The net track shows the best monkey/other chain for every part of the other genome. It is useful for finding orthologous regions and for studying genome rearrangement.

Variation and Repeats

dbSNP

This track shows short genetic variations, mostly single base variation, from NCBI dbSNP database.

RepeatMasker

This track shows interspersed repeats and low complexity DNA sequences using Arian Smit's RepeatMasker program. The program outputs a detailed annotation of the repeats that are present in the query sequence represented by this track. RepeatMasker uses the Repbase Update library of repeats from the Genetic Information Research Institute (GIRI).

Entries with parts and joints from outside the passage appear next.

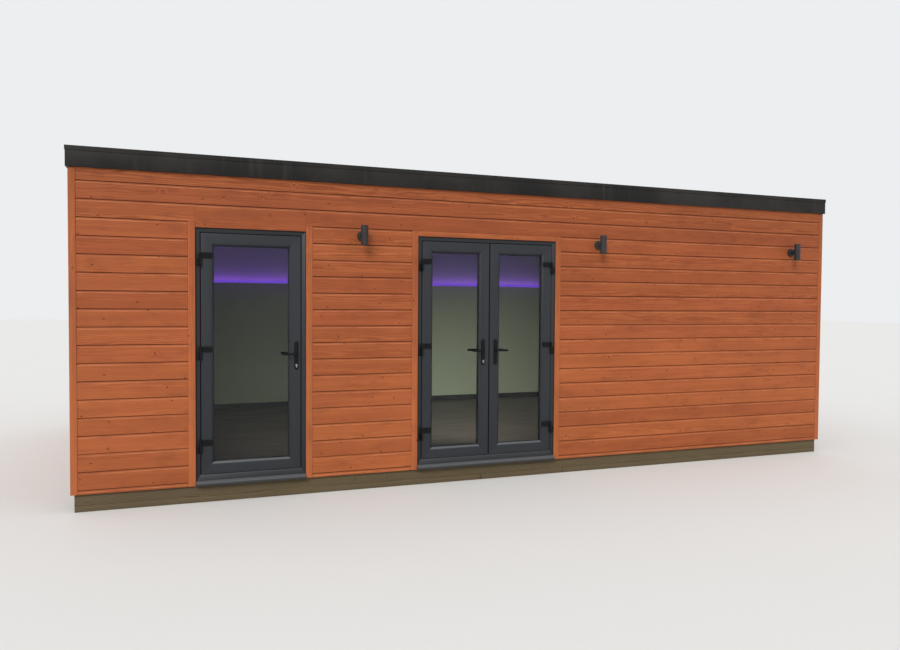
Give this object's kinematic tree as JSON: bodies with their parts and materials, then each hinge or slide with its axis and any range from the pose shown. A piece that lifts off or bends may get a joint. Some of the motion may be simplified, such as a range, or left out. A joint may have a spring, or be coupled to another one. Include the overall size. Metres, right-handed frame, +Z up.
{
  "type": "garden office pod",
  "caption": "Flat-roofed timber garden office clad in stained shiplap, with a glazed single door, French doors, up and down wall lamps and a black roof edge.",
  "frame": {"origin": "on the ground under the middle bearer, at the centre of the building's plan", "axes": "+X to the right along the front, +Y from the front wall to the rear, +Z up; the front with the doors faces -Y"},
  "size_m": [7.244, 4.4948, 2.7055],
  "materials": {
    "treated_timber": "rough sawn, pressure treated",
    "softwood": "sawn",
    "floor": "dark satin floor boards",
    "wall_lining": "matt painted plasterboard",
    "lining": "matt painted plasterboard",
    "cladding_timber": "stained shiplap boards, satin",
    "trim_timber": "stained planed timber, satin",
    "roof_rubber": "matt rubber membrane",
    "roof_trim": "satin black",
    "door_profile": "anthracite grey, finely grained",
    "glass": "clear sealed unit",
    "hardware": "satin black",
    "lamp_metal": "matt dark grey",
    "rainwater": "black, slightly glossy"
  },
  "bodies": {
    "building": {"base_bearers": "treated_timber", "floor_joists": "treated_timber", "floor_deck": "floor", "front_wall_left": "wall_lining", "front_wall_middle": "wall_lining", "front_wall_right": "wall_lining", "front_wall_header": "wall_lining", "rear_wall": "wall_lining", "left_wall": "wall_lining", "right_wall": "wall_lining", "ceiling": "lining", "roof_joists": "softwood", "roof_deck": "softwood", "roof_membrane": "roof_rubber", "front_fascia": "roof_trim", "side_fascias": "roof_trim", "rear_fascia": "roof_trim", "front_cladding_head": "cladding_timber", "front_cladding_left": "cladding_timber", "front_cladding_middle": "cladding_timber", "front_cladding_right": "cladding_timber", "left_cladding": "cladding_timber", "right_cladding": "cladding_timber", "rear_cladding": "cladding_timber", "corner_trims": "trim_timber", "door_trims": "trim_timber", "single_door_frame": "door_profile", "double_door_frame": "door_profile", "door_sills": "door_profile", "hinge_bases": "hardware", "wall_lamps": "lamp_metal", "gutter": "rainwater", "downpipe": "rainwater"},
    "single_leaf": {"single_door_leaf": "door_profile", "single_door_glass": "glass", "single_door_fittings": "hardware"},
    "single_handle": {"single_door_lever": "hardware"},
    "left_leaf": {"left_door_leaf": "door_profile", "left_door_glass": "glass", "left_door_fittings": "hardware"},
    "left_handle": {"left_door_lever": "hardware"},
    "right_leaf": {"right_door_leaf": "door_profile", "right_door_glass": "glass", "right_door_fittings": "hardware"},
    "right_handle": {"right_door_lever": "hardware"}
  },
  "joints": [
    {"name": "single_door_hinge", "type": "hinge", "parent": "building", "child": "single_leaf", "pos_m": [-2.6895, -2.11, 1.171], "axis": [0, 0, -1], "range_deg": [0, 90]},
    {"name": "left_door_hinge", "type": "hinge", "parent": "building", "child": "left_leaf", "pos_m": [-0.8835, -2.11, 1.171], "axis": [0, 0, -1], "range_deg": [0, 90]},
    {"name": "right_door_hinge", "type": "hinge", "parent": "building", "child": "right_leaf", "pos_m": [0.3625, -2.11, 1.171], "axis": [0, 0, 1], "range_deg": [0, 90]},
    {"name": "single_lever_turn", "type": "hinge", "parent": "single_leaf", "child": "single_handle", "pos_m": [-1.954, -2.096, 1.157], "axis": [0, -1, 0], "range_deg": [0, 35], "stiffness_Nm_per_rad": 2, "springref_deg": -17.19},
    {"name": "left_lever_turn", "type": "hinge", "parent": "left_leaf", "child": "left_handle", "pos_m": [-0.3125, -2.096, 1.157], "axis": [0, -1, 0], "range_deg": [0, 35], "stiffness_Nm_per_rad": 2, "springref_deg": -17.19},
    {"name": "right_lever_turn", "type": "hinge", "parent": "right_leaf", "child": "right_handle", "pos_m": [-0.1925, -2.096, 1.157], "axis": [0, 1, 0], "range_deg": [0, 35], "stiffness_Nm_per_rad": 2, "springref_deg": -17.19}
  ]
}
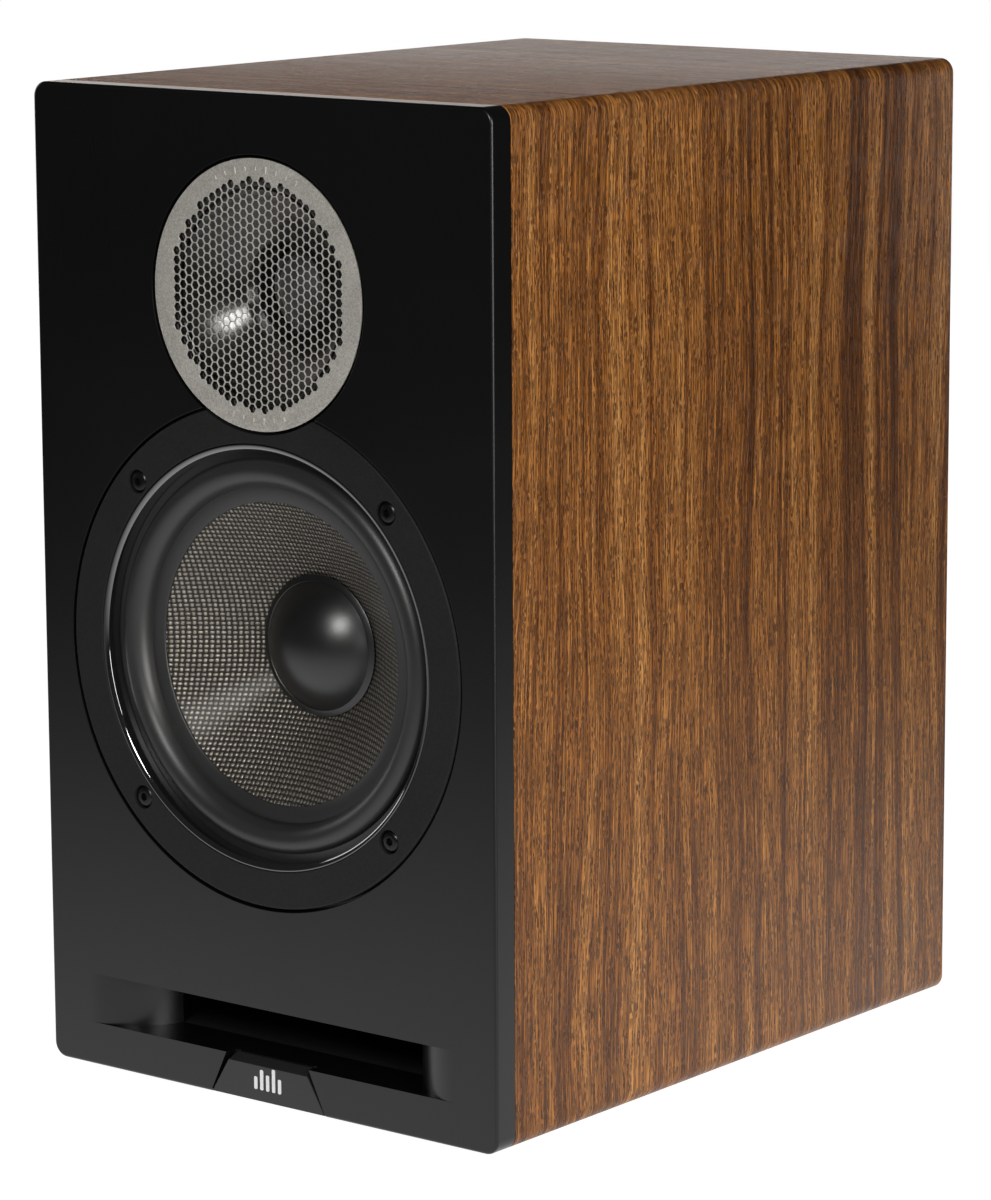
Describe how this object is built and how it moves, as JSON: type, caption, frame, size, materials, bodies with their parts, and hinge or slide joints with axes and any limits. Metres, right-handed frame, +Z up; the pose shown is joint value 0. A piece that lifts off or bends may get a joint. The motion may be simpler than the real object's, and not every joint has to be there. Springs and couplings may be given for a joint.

This track displays up to ten different classes of repeats:

  1. Short interspersed nuclear elements (SINE), which include ALUs
  2. Long interspersed nuclear elements (LINE)
  3. Long terminal repeat elements (LTR), which include retroposons
  4. DNA repeat elements (DNA)
  5. Simple repeats (micro-satellites)
  6. Low complexity repeats
  7. Satellite repeats
  8. RNA repeats (including RNA, tRNA, rRNA, snRNA, scRNA, srpRNA)
  9. Other repeats, which includes class RC (Rolling Circle)
  10. Unknown

A "?" at the end of the "Family" or "Class" (for example, DNA?) signifies that the curator was unsure of the classification. At some point in the future, either the "?" will be removed or the classification will be changed.

Simple Repeats

This track displays simple tandem repeats (possibly imperfect repeats) located by TRF (Tandem Repeats Finder). These repeats can occur within coding regions of genes and may be quite polymorphic. Repeat expansions are sometimes associated with specific diseases.

CNV from DGV

This track displays copy number variations from DGV (Database of Genomic Variants).

CNV from dbVar

This track displays copy number variations from dbVar (Database of genomic structural variation ).